Contact Forces: Contact forces are the physical interactions that occur between objects when they are in direct contact with one another. These forces arise from the electromagnetic interactions between atoms and molecules at the surfaces of the objects, leading to effects such as friction, tension, and normal force. Understanding contact forces is crucial for analyzing how objects move and interact in our everyday world.
Electromagnetic force: The electromagnetic force is one of the four fundamental forces of nature, responsible for the interactions between charged particles. It governs a wide range of phenomena, from the behavior of atoms and molecules to the dynamics of electric and magnetic fields. This force is crucial for understanding how electricity and magnetism are interrelated, influencing both everyday technologies and the fundamental structure of matter.

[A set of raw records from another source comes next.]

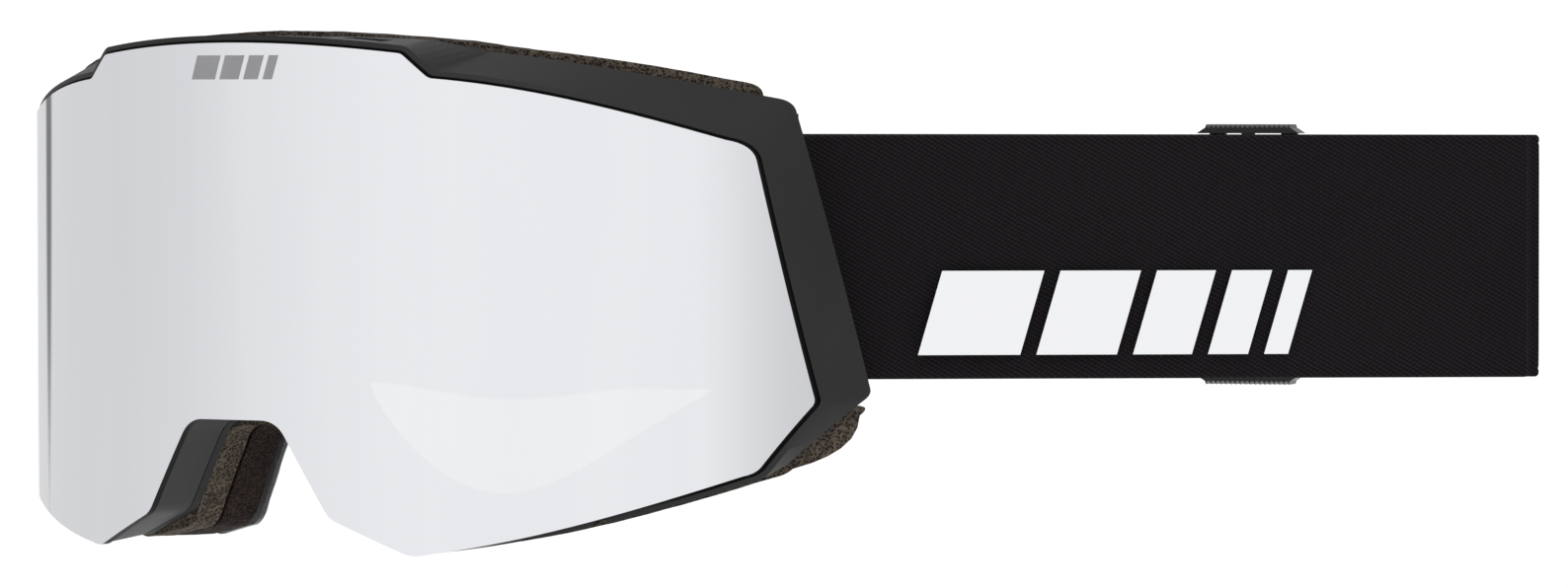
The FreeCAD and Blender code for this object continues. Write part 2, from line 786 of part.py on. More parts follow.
# --- checks and files -------------------------------------------------------------
doc.recompute()
for item in doc.Objects:
    assert not {"Invalid", "Error"} & set(item.State), f"{item.Name} failed: {item.State}"
os.makedirs("parts", exist_ok=True)
for piece in parts:
    shape = piece.Shape
    assert not shape.isNull() and shape.isValid(), f"{piece.Label} is not a valid shape"
    assert shape.Solids and shape.Volume > 0, f"{piece.Label} has no solid"
    box = shape.BoundBox
    print(f"{piece.Label:24s} {shape.Volume:10.1f} mm3  x {box.XMin:7.1f} {box.XMax:7.1f}"
          f"  y {box.YMin:7.1f} {box.YMax:7.1f}  z {box.ZMin:7.1f} {box.ZMax:7.1f}")
    shape.exportStep(f"parts/{piece.Label}.step")
spare = out_way.dot(fold - main_start)
print(f"front half of the strap {spare:.1f} mm, return half {(back_main - fold_back).Length:.1f} mm")
print(f"slide way {back_way}, slide spot {slide_spot}, left bar {left_bar}")
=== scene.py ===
"""The looks of the ski goggles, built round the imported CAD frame, in millimetres until a mesh is made."""
import math

import bmesh
import bpy
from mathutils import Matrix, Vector, noise


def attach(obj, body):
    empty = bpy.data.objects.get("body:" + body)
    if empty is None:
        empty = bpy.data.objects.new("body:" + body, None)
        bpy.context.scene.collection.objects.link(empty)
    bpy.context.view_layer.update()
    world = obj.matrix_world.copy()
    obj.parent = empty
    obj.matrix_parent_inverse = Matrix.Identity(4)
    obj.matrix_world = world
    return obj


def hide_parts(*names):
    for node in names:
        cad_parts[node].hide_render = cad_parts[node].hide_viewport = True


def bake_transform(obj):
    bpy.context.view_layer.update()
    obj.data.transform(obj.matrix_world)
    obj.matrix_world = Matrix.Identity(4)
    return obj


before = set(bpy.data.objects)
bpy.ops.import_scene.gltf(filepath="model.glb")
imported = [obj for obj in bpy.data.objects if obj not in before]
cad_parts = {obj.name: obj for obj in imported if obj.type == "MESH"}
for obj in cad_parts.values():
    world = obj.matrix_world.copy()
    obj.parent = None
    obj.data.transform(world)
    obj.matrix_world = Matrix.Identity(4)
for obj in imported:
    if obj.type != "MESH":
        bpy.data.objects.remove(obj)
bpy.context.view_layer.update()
scene = bpy.context.scene
MM = 0.001

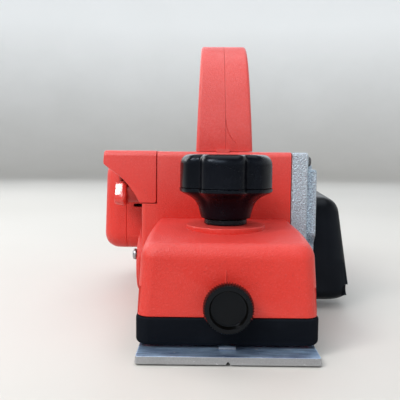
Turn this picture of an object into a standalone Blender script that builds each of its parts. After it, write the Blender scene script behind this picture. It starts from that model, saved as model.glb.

Gravitational force: Gravitational force is the attractive force that acts between any two masses in the universe, proportional to the product of their masses and inversely proportional to the square of the distance between their centers. This fundamental force governs how objects interact with each other, influencing motion, energy, and stability in various systems.
Pound-force: Pound-force is a unit of force in the Imperial system, defined as the force exerted by gravity on a one-pound mass at the surface of Earth. It connects to the principles of forces and interactions as well as friction and drag forces, representing how forces act on objects under various conditions. Understanding pound-force helps in analyzing everyday scenarios, from lifting objects to studying resistance forces like friction.
Newton: A newton is the SI unit of force, defined as the amount of force required to accelerate a one-kilogram mass by one meter per second squared. This unit connects deeply with various concepts in physics, such as friction, interactions between objects, and energy transfer in motions. Understanding newtons allows for precise measurements and calculations in dynamics, making it essential for analyzing forces and their effects on motion.